9100 MAX in a Two-Node, HA Configuration: 1.8 Million TPM and 13.1ms Average Latency
Recognizing that many OLTP deployments rely on HA database clusters, we wanted to understand how a two-node, HA Microsoft SQL cluster (using AlwaysOn Availability Groups) would perform with two 9100 MAX NVMe SSDs per server.
A Simple Configuration
We built our two-node, HA cluster using a pair of basic server platforms: 2U, two-processor COTS servers (each with two Intel Xeon E5-2690 processors and Micron 256GB DRAM). To keep the OS tasks separate from database storage tasks, we installed Windows Server® 2012 R2 to a dedicated boot array in each server’s database, and we added a pair of Micron 1.2TB 9100 MAX NVMe SSDs (for the database, log files and tempdb) in each server. We used Microsoft Storage Spaces for host-based RAID across the pair of 9100 MAX SSDs and linked the database servers via a pair of 40 GbE Ethernet ports. We configured the two nodes as a Windows Server Failover Cluster (WSFC) with:
- Two database servers added as nodes to the WSFC
- A majority node quorum with a file share witness (configured on the domain controller virtual machine)
- A cluster resource group (two server nodes, cluster virtual IP address and virtual network name)
We also used an AlwaysOn Availability Group configuration following Microsoft documentation.1, 2
As shown in Table 2, with a pair of 9100 MAX SSDs and a Storage Spaces RAID 1 configuration in each server, our two-node HA test cluster maintained 1.8 million TPM with an average latency of 13.1ms and a 99th percentile latency of 593ms using the test database with 193 users. It proved to be a very fast, responsive and consistent HA platform!
||Average Latency (ms)
||99th Percentile Latency (ms)
|Two-Node HA cluster
Table 2: Two-Node HA Performance With 193 Users
9100 MAX in a Single-Node Configuration: 3.7 Million TPM and 6.7ms Average Latency
Because HA isn’t a requirement for all deployments, we also wanted to understand the potential performance with a single-node Microsoft SQL OLTP platform and a pair of 9100 MAX SSDs.
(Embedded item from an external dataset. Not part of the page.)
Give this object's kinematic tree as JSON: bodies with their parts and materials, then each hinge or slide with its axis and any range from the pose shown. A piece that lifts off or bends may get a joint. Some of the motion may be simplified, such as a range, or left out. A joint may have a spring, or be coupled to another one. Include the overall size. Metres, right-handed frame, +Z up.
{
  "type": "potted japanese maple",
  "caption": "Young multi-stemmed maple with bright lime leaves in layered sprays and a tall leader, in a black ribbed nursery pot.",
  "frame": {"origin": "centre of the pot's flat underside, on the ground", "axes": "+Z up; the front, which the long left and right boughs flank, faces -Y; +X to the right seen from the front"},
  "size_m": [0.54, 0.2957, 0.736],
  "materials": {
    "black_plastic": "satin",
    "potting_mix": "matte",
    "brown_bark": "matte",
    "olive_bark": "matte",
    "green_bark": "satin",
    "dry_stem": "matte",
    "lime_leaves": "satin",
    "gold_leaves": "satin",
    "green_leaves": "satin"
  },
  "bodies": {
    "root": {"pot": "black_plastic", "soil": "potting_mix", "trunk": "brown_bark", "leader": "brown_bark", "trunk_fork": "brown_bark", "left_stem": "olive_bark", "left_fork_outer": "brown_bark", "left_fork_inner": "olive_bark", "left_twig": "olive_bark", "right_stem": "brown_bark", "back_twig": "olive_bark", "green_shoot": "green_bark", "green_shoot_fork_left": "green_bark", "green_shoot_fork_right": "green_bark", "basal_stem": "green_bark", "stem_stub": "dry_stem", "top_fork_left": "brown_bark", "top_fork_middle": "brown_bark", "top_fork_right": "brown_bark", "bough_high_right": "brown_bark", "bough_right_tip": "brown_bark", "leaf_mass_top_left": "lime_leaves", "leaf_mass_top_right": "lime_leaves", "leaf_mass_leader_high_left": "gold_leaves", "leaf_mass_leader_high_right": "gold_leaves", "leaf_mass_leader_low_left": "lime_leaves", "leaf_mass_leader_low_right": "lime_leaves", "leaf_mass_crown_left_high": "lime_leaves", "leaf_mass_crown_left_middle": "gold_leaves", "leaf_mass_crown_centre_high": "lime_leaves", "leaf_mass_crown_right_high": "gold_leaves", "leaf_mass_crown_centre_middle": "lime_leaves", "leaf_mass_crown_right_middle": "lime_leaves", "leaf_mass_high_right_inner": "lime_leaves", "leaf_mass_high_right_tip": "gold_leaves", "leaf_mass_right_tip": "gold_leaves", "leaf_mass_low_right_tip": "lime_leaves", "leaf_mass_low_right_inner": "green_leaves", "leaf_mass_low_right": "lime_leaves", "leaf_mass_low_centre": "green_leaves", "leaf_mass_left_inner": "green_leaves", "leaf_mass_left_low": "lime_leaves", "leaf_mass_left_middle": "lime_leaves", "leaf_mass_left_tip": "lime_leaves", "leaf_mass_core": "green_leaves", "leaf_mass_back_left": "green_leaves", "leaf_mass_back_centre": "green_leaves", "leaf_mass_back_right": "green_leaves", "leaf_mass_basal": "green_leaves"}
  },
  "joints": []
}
Single-Node Configuration Details
For this test, we used essentially half of our two-node HA configuration: a single 2U, two-processor COTS server (with two Intel Xeon E5-2690 processors and 256GB DRAM). As before, we installed the OS to a dedicated hardware RAID 1 boot array and used a pair of Micron 1.2TB 9100 MAX NVMe SSDs in a Microsoft Storage Spaces host-based RAID 1 array for the database, tempdb working space and associated log files.
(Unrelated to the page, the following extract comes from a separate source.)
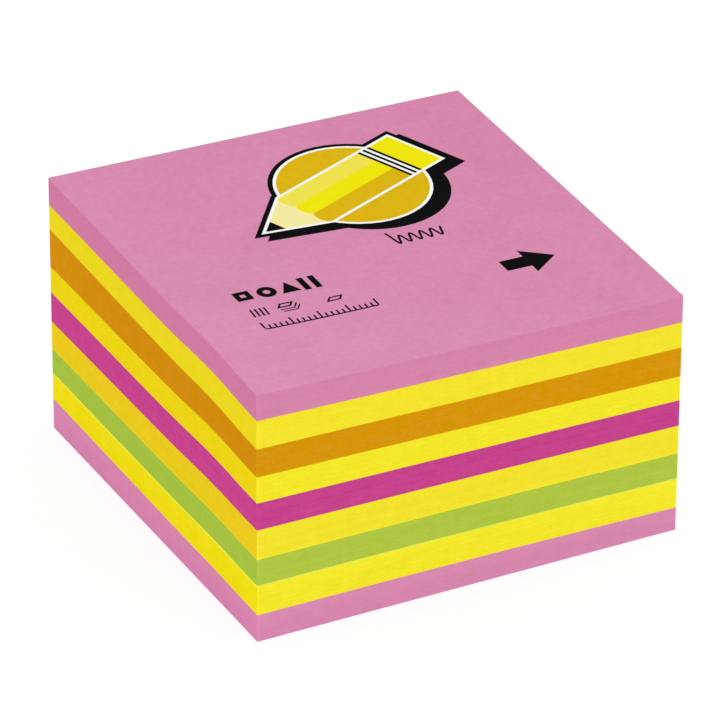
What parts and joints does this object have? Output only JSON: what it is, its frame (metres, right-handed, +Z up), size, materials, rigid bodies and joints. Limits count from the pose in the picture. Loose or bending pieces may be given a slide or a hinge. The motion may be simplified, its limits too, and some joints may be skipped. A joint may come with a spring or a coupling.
{
  "type": "sticky note pad",
  "caption": "Square block of sticky notes in bright coloured bands, glued along one edge and slightly taller at that side, with a printed top sheet.",
  "frame": {"origin": "middle of the underside of the bottom sheet", "axes": "+Z up through the stack; +X along the notes' free front edge, from left to right; +Y from the free edge to the glued edge at the back"},
  "size_m": [0.076, 0.076, 0.047],
  "materials": {
    "pink_paper": "matt uncoated paper, dyed soft pink",
    "yellow_paper": "matt uncoated paper, dyed bright yellow",
    "green_paper": "matt uncoated paper, dyed lime green",
    "magenta_paper": "matt uncoated paper, dyed magenta",
    "orange_paper": "matt uncoated paper, dyed orange"
  },
  "bodies": {
    "root": {"bottom_pink_sheets": "pink_paper", "fourth_yellow_sheets": "yellow_paper", "green_sheets": "green_paper", "third_yellow_sheets": "yellow_paper", "magenta_sheets": "magenta_paper", "second_yellow_sheets": "yellow_paper", "orange_sheets": "orange_paper", "first_yellow_sheets": "yellow_paper", "top_pink_sheets": "pink_paper"}
  },
  "joints": []
}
This single Microsoft SQL Server platform also showed remarkable TPM with low and consistent latency. With the same performance-pushing 193 users, we measured 3.7 million TPM with an average latency of just 6.7ms and a 99th percentile response time of just over 444ms, as shown in Table 3.
||Average Latency (ms)
||99th Percentile Latency (ms)
Table 3: Single-Node OLTP Performance With 193 Users
Understanding Unexpected Results
Initially, the difference between the single-server and HA, dual-server configurations was counterintuitive. So we analyzed network performance by upgrading from a 1x 10 GbE link to 2x 10 GbE links, and then finally to 2x 40 GbE Mellanox® links — with each upgrade having very little impact on application performance. We also examined CPU and 9100 MAX SSD loading, finding that CPU utilization was not being maximized (the mirrored configuration was averaging just 39%), and that the 9100 MAX SSDs were not being taxed. Understanding the average CPU utilization, however, still did not paint a sufficient picture.
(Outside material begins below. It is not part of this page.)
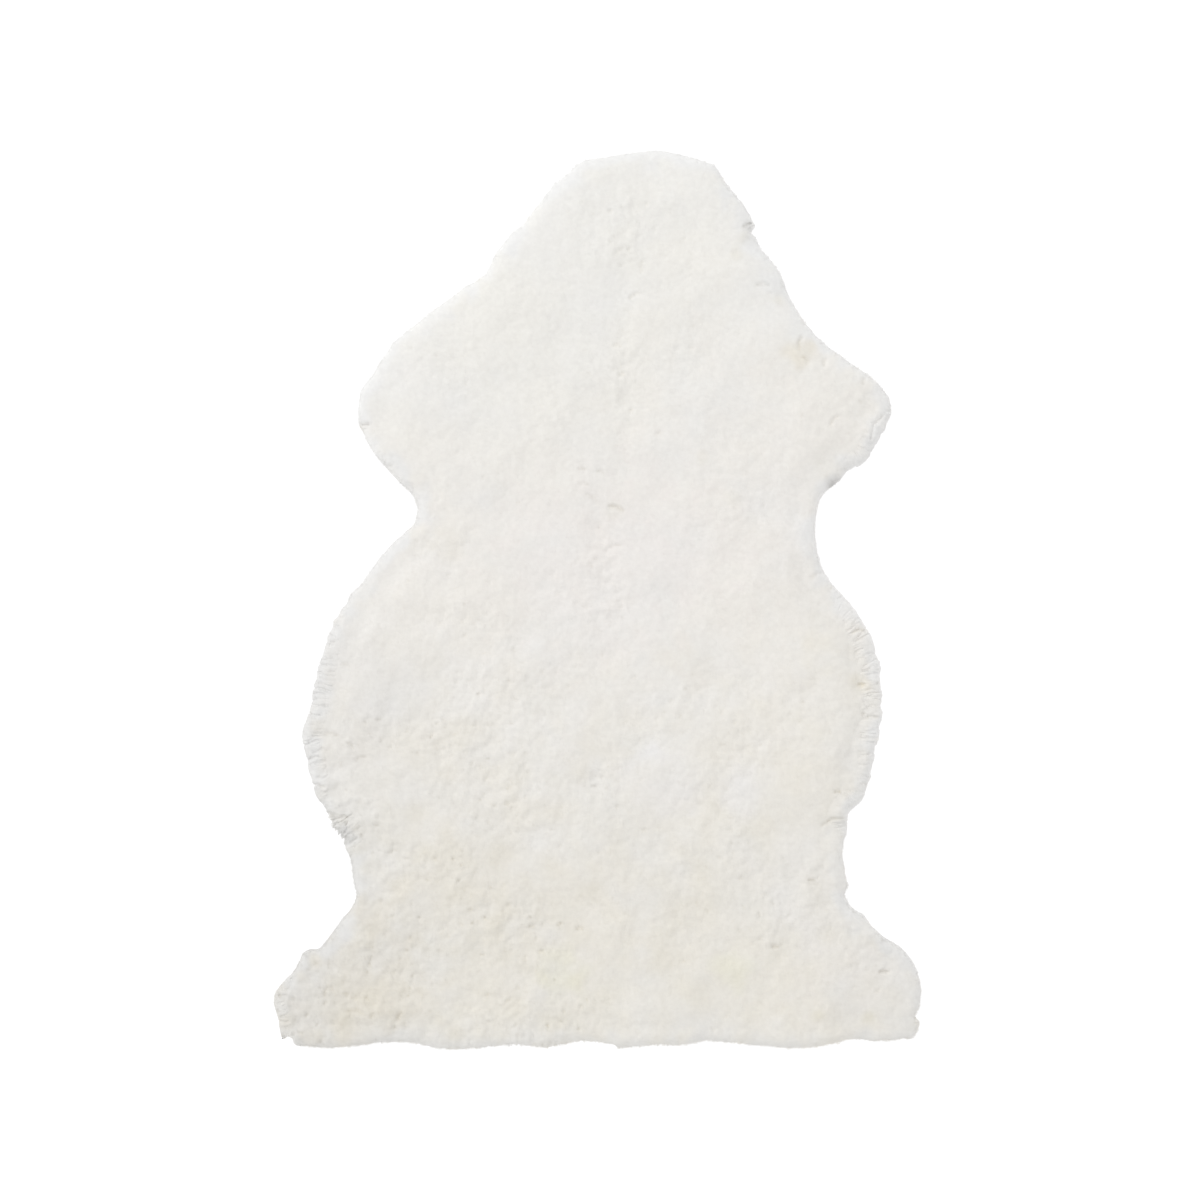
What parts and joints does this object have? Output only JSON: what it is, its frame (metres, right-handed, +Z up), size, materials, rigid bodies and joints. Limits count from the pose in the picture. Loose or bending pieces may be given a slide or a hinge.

To determine what was limiting our HA cluster, we examined CPU loading by core, as shown in Figure 1.
Figure 1: CPU Loading
In particular, note that average CPU utilization was significantly lower on the mirrored configuration with two cores (0 and 23), which showed high utilization. We found that Microsoft SQL Server 2014 has specific threading conditions and limits that directly relate to our use case 3 because:
- Each primary replica uses one log capture thread for each primary database. In addition, it uses one log send thread for each secondary database. Log send threads are released after approximately 15 seconds of inactivity.
- Each secondary replica uses one redo thread for each secondary database. Redo threads are released after approximately 15 seconds of inactivity.
- A backup on a secondary replica holds a thread on the primary replica for the duration of the backup operation.
The Microsoft documentation suggests that we had two threads handling the thread capture and send process from the primary replica to the secondary. The performance of a SQL Server database in an OLTP workload is heavily dependent on the performance of the logging system (known from prior research).
The Bottom Line
OLTP is the backbone workload for many line-of-business applications — from order entry and fulfillment to real-time data acquisition, management and analysis, to large-scale commercial processes. All systems relying on this data need immediate access, with the most uptime possible.
In the past, database (and database storage) administrators wanting to ensure data durability had to suffer with the compromise of a slow, shared storage array or spend hours adjusting configurations to try to reclaim the few IOPS of performance they could find — introducing complexity with little real benefit. Now with the introduction of high-performance NVMe SSDs, like the Micron 9100 MAX, and the simple-to-use data durability features of Microsoft SQL Server 2014, administrators have been freed from traditional, legacy-array burdens.
Using Micron 9100 MAX NVMe SSDs and a pair of simple COTS servers, a dual-node HA Microsoft SQL Server configuration reached 1.8 million OLTP TPM with just 13.1ms average latency. A similarly configured single node (without HA) measured 3.7 million TPM with 6.7ms average latency. These results show that the 9100 MAX SSD can be a cornerstone of high performance OLTP with Microsoft SQL Server — for use in either HA AlwaysOn Availability clusters or in standalone, single-node configurations.